Process of molding raw uncured synthetic rubber into cured precision products.

Claim industry had difficulty calculating the correct time to cure rubber.

Patent examiner rejected on the ground it wasnt USC 101. Patent appeals board agreed but court of customs and patent appeals reversed.

respondents do not seek to patent a mathematical formula, but instead seek protection for a process of curing synthetic rubber.

Just because something uses a mathematical formula, doesnt make it unpatentable.

When a claim containing a mathematical formula implements or applies the formula in a structure or process which, when considered as a whole, is performing a function which the patent laws were designed to protect ( e. g., transforming or reducing an article to a different state or thing), then the claim satisfies § 101's requirements

OPINION

Respondants hold that calcuateing the time in the mold was difficult because accurate temperatures of the mold were difficult to measure.

This lead to underestimates across the industry for cure time.

Respondants claim process is: constantly feed temperature numbers to a computer which repeatedly recalcultes cure time using Arrhenius equation.

the term “process” was not added to 35 U.S.C. § 101 until 1952, but processes were patented before that under the heading "art"

Large difference between this and Gottschalk v Benson:

  • That respondents' claims involve the transformation of an article, in this case raw, uncured synthetic rubber, into a different state or thing cannot be disputed.
  • Our recent holdings in Gottschalk v. Benson, supra, and Parker v. Flook, supra, both of which are computer-related, stand for no more than these long-established principles. In Benson, we held unpatentable claims for an algorithm used to convert binary code decimal numbers to equivalent pure binary numbers. The sole practical application of the algorithm was in connection with the programming of a general purpose digital computer.
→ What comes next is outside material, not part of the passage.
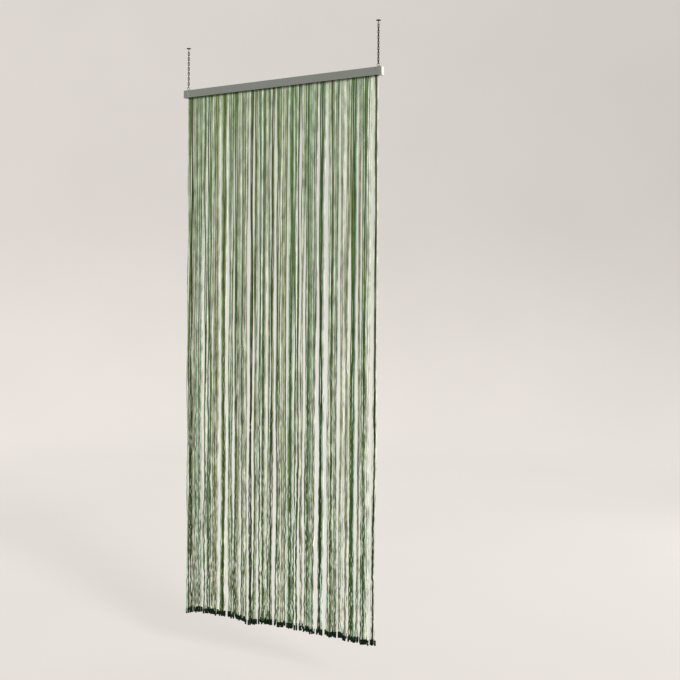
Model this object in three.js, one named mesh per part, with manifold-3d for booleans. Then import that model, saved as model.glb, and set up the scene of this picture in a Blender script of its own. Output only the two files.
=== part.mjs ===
// String curtain: twisted cords hanging from a plain rail that two short chains carry.
// Millimetres. +X runs along the rail to the right end as seen from the front, +Y points to
// the back and +Z up. The origin lies in the ceiling's plane, midway between the two hooks.

import * as THREE from 'three';
import { mergeGeometries, mergeVertices } from 'three/addons/utils/BufferGeometryUtils.js';
import Module from 'manifold-3d';

const wasm = await Module();
wasm.setup();

// Clearance between pieces that touch, and how far pieces run into each other to be joined
const GAP = 0.3;
const JOIN = 1;

// Rail: a channel with its open side down, closed by an end cap at each end
const RAIL_LENGTH = 900;
const RAIL_DEPTH = 20;
const RAIL_HEIGHT = 30;
const RAIL_WALL = 1.6;
const RAIL_SLOT = 13;
const RAIL_EDGE = 0.8;
const CAP_LENGTH = 22;
const CAP_PROUD = 0.4;
const CAP_BEVEL = 0.6;
const PLUG_LENGTH = 14;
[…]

We defined “algorithm” as a “procedure for solving a given type of mathematical problem,” and we concluded that such an algorithm, or mathematical formula, is like a law of nature, which cannot be the subject of a patent.[9]
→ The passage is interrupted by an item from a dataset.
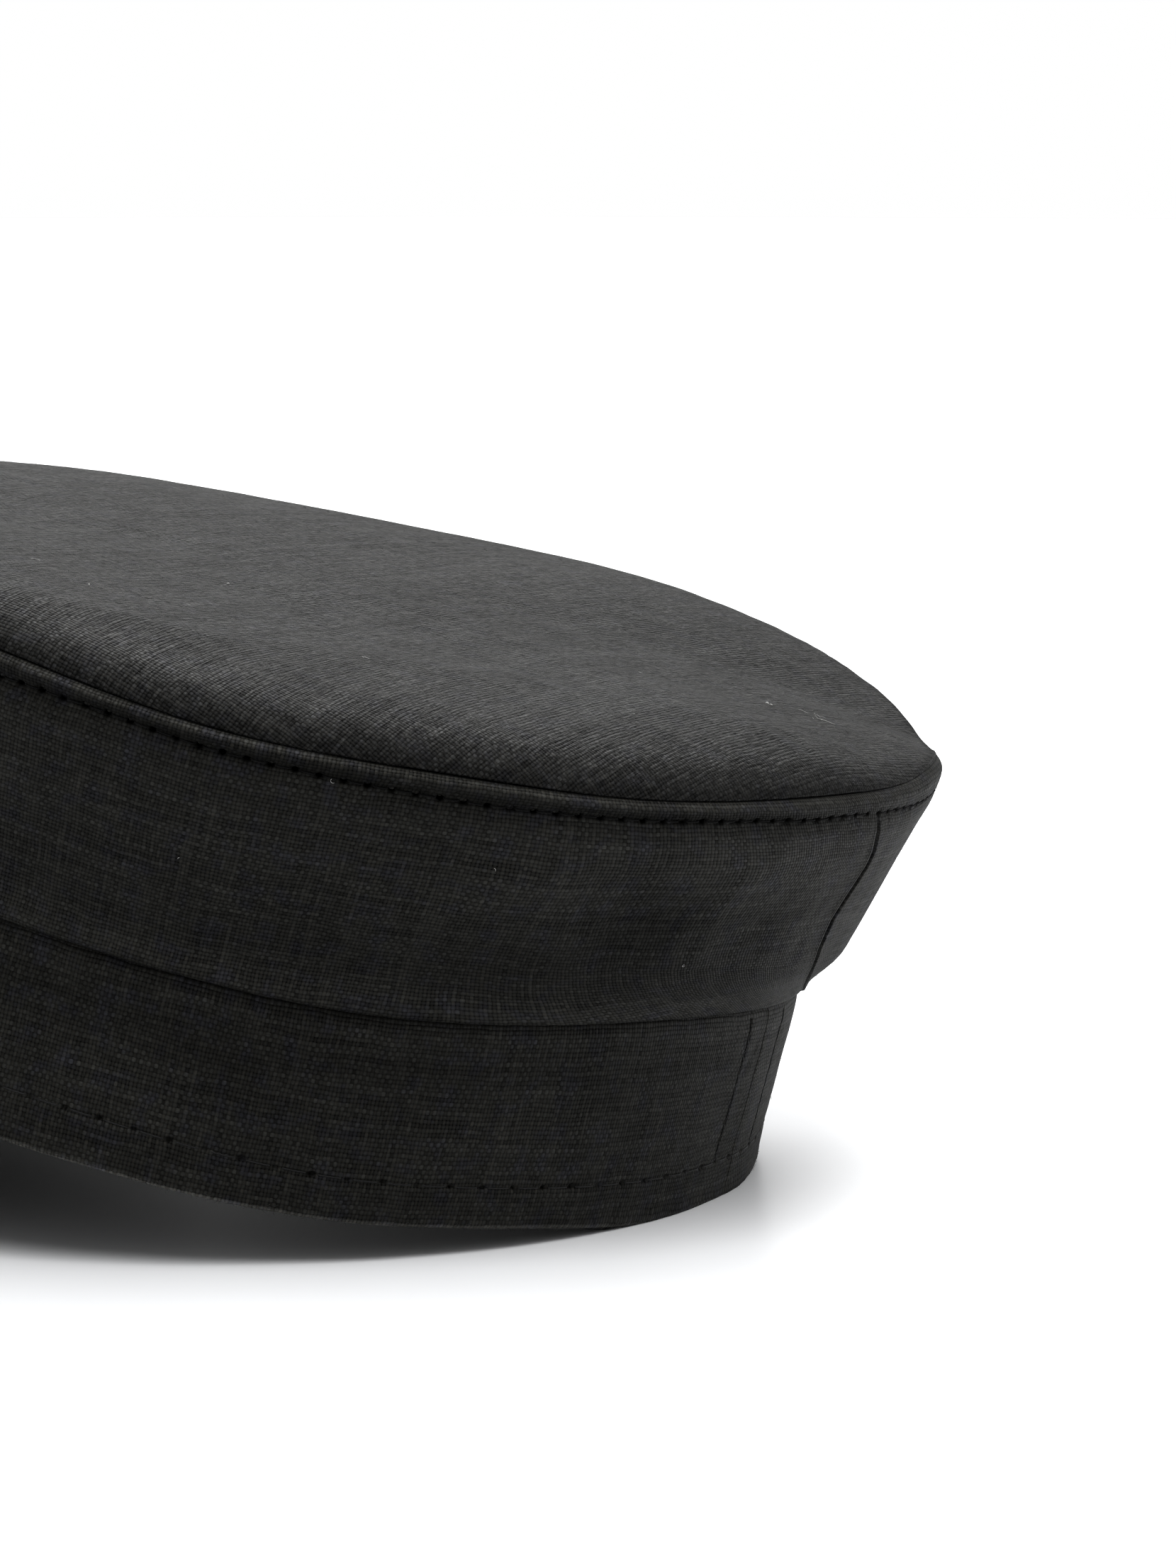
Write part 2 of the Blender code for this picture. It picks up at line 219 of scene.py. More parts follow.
def ring_mesh(name, P, U, V, caps=False, wear_and_painted_light=None):
    """P (rows, cols, 3) closed around; rows closed too unless caps. U and V
    (rows, cols + 1) are the cloth's own coordinates in mm."""
    rows, cols = P.shape[:2]
    idx = np.arange(rows * cols).reshape(rows, cols)
    nxt = np.roll(idx, -1, axis=1)
    if caps:
        a, b, c, d = idx[:-1], nxt[:-1], nxt[1:], idx[1:]
        up, dn = slice(0, rows - 1), slice(1, rows)
        ui = (U[up, :-1], U[up, 1:], U[dn, 1:], U[dn, :-1])
        vi = (V[up, :-1], V[up, 1:], V[dn, 1:], V[dn, :-1])
    else:
        a, b, c, d = idx, nxt, np.roll(nxt, -1, 0), np.roll(idx, -1, 0)
        Un, Vn = np.roll(U, -1, 0), np.roll(V, -1, 0)
        ui = (U[:, :-1], U[:, 1:], Un[:, 1:], Un[:, :-1])
        vi = (V[:, :-1], V[:, 1:], Vn[:, 1:], Vn[:, :-1])
    quads = np.stack([a, b, c, d], -1).reshape(-1, 4)
    uv = np.stack([np.stack(ui, -1), np.stack(vi, -1)], -1).reshape(-1, 4, 2)
    verts = P.reshape(-1, 3)
    if not caps:
        return make_mesh(name, verts, quads, uv, wear_and_painted_light=wear_and_painted_light)
    first, last = len(verts), len(verts) + 1
    verts = np.concatenate([verts, P[0].mean(0)[None], P[-1].mean(0)[None]])
    tris, tuv = [], []
    for centre, row, k in ((first, idx[0], 0), (last, idx[-1], -1)):
        r2 = np.roll(row, -1)
        tri = np.stack([np.full(cols, centre), r2, row] if k == 0 else [np.full(cols, centre), row, r2], -1)
        mid = np.stack([np.full(cols, U[k, :-1].mean()), np.full(cols, V[k, :-1].mean())], -1)
        e1 = np.stack([U[k, 1:], V[k, 1:]], -1)
        e0 = np.stack([U[k, :-1], V[k, :-1]], -1)
        tris.append(tri)
        tuv.append(np.stack([mid, e1, e0] if k == 0 else [mid, e0, e1], 1))
    return make_mesh(name, verts, quads, uv, np.concatenate(tris), np.concatenate(tuv), wear_and_painted_light=wear_and_painted_light)


def run_down(P):
    """Length in mm along the rows of a sheet of points, from its first row on."""
    gone = np.linalg.norm(np.diff(P, axis=0), axis=-1)
    return np.concatenate([np.zeros((1, P.shape[1])), np.cumsum(gone, 0)])


def tubes_mesh(name, paths, radius, flat=1.0, sides=6, ups=None, lengths=None):
    """Many short closed threads as one mesh. paths (n, k, 3) in mm; radius is
    a number or (n, k); flat squeezes them towards the cloth along ups."""
    paths = np.asarray(paths, float)
    n, k = paths.shape[:2]
    tang = np.gradient(paths, axis=1)
    tang /= np.linalg.norm(tang, axis=-1)[..., None] + 1e-12
    ups = np.broadcast_to(np.array([0, 0, 1.0]) if ups is None else ups, paths.shape)
    side = np.cross(tang, ups)
    side /= np.linalg.norm(side, axis=-1)[..., None] + 1e-12
    up = np.cross(side, tang)
    rad = np.broadcast_to(np.asarray(radius, float), (n, k))
    ang = np.arange(sides) * TAU / sides
    ringp = (side[:, :, None] * np.cos(ang)[None, None, :, None]
             + up[:, :, None] * (np.sin(ang) * flat)[None, None, :, None]) * rad[..., None, None]
    body = paths[:, :, None] + ringp                      # n, k, sides, 3
    ends = np.stack([paths[:, 0], paths[:, -1]], 1)       # n, 2, 3
    verts = np.concatenate([body.reshape(n, -1, 3), ends], 1)
    per = k * sides + 2
    base = (np.arange(n) * per)[:, None, None]
    g = np.arange(k * sides).reshape(k, sides)
    gn = np.roll(g, -1, 1)
    q = np.stack([g[:-1], gn[:-1], gn[1:], g[1:]], -1).reshape(-1, 4)
    quads = (base + q[None]).reshape(-1, 4)
    t0 = np.stack([np.full(sides, k * sides), gn[0], g[0]], -1)
    t1 = np.stack([np.full(sides, k * sides + 1), g[-1], gn[-1]], -1)
    tri = np.concatenate([t0, t1])
    tris = (base + tri[None]).reshape(-1, 3)
    run = np.linspace(0, 1, k)
    uq = np.zeros((k - 1, sides, 4, 2))
    for c, (dk, ds) in enumerate(((0, 0), (0, 1), (1, 1), (1, 0))):
        uq[..., c, 0] = (run[:-1] if dk == 0 else run[1:])[:, None] * 3.0
        uq[..., c, 1] = ((np.arange(sides) + ds) / sides)[None, :]
    offs = np.arange(n) * 7.0
    uq = np.broadcast_to(uq.reshape(1, -1, 4, 2), (n, (k - 1) * sides, 4, 2)).copy()
    uq[..., 0] += offs[:, None, None]
    ut = np.zeros((n, 2 * sides, 3, 2))
    ut[..., 0] += offs[:, None, None]
    return make_mesh(name, verts.reshape(-1, 3), quads, uq.reshape(-1, 4, 2), tris, ut.reshape(-1, 3, 2))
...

Only up for decision is USC 101, not 102 or 103, those still are up for challenge.

Dissenting

Justice STEVENS, with whom Justice BRENNAN, Justice MARSHALL, and Justice BLACKMUN join, dissenting.

doctrine was regularly invoked to deny patents to inventions consisting primarily of mathematical formulae or methods of computation

1968, a dramatic change in the law overruled the line of cases developing and applying the “function of a machine” doctrine also overruled the mental steps doctrine.

Then new rulings in 1970

The court also announced a new standard for evaluating process claims under § 101: any sequence of operational steps was a patentable process under § 101 as long as it was within the “technological arts.”


REASON FOR DISSENT:

After Noll and CHatfield Court said that they should only stop a patent if it would pre-empt the algorithm itself. HOwever in Flook Case, they elaborated that rule was not limited to only pre-empting alorithms, but included improvements on the algorithms even when employed as part of a physical process.


They claim the actual patent filed is not on the process as the courts ruling stated, but on the algorithm in the computer process for improving time calculations.

3 explicit reasons:

  • nothing in patent app about new temp measuring devices.
  • idea of constantly taking temp had been used for awhile, therefore the process was not new
  • The patent office stated the only difference with this process was the mathematical problem, which is not patentable.

Flook case

alarm limit case, was said to be simply a mathematical advance so even if it is part of a physical process it is not patentable.

Flook case as dissenters say is misapplied as it shows that the process for this was not new, only the math. Majority claims the patent is on the process and doesnt argue novelty at all.

Dissenters also reccommend legislative action.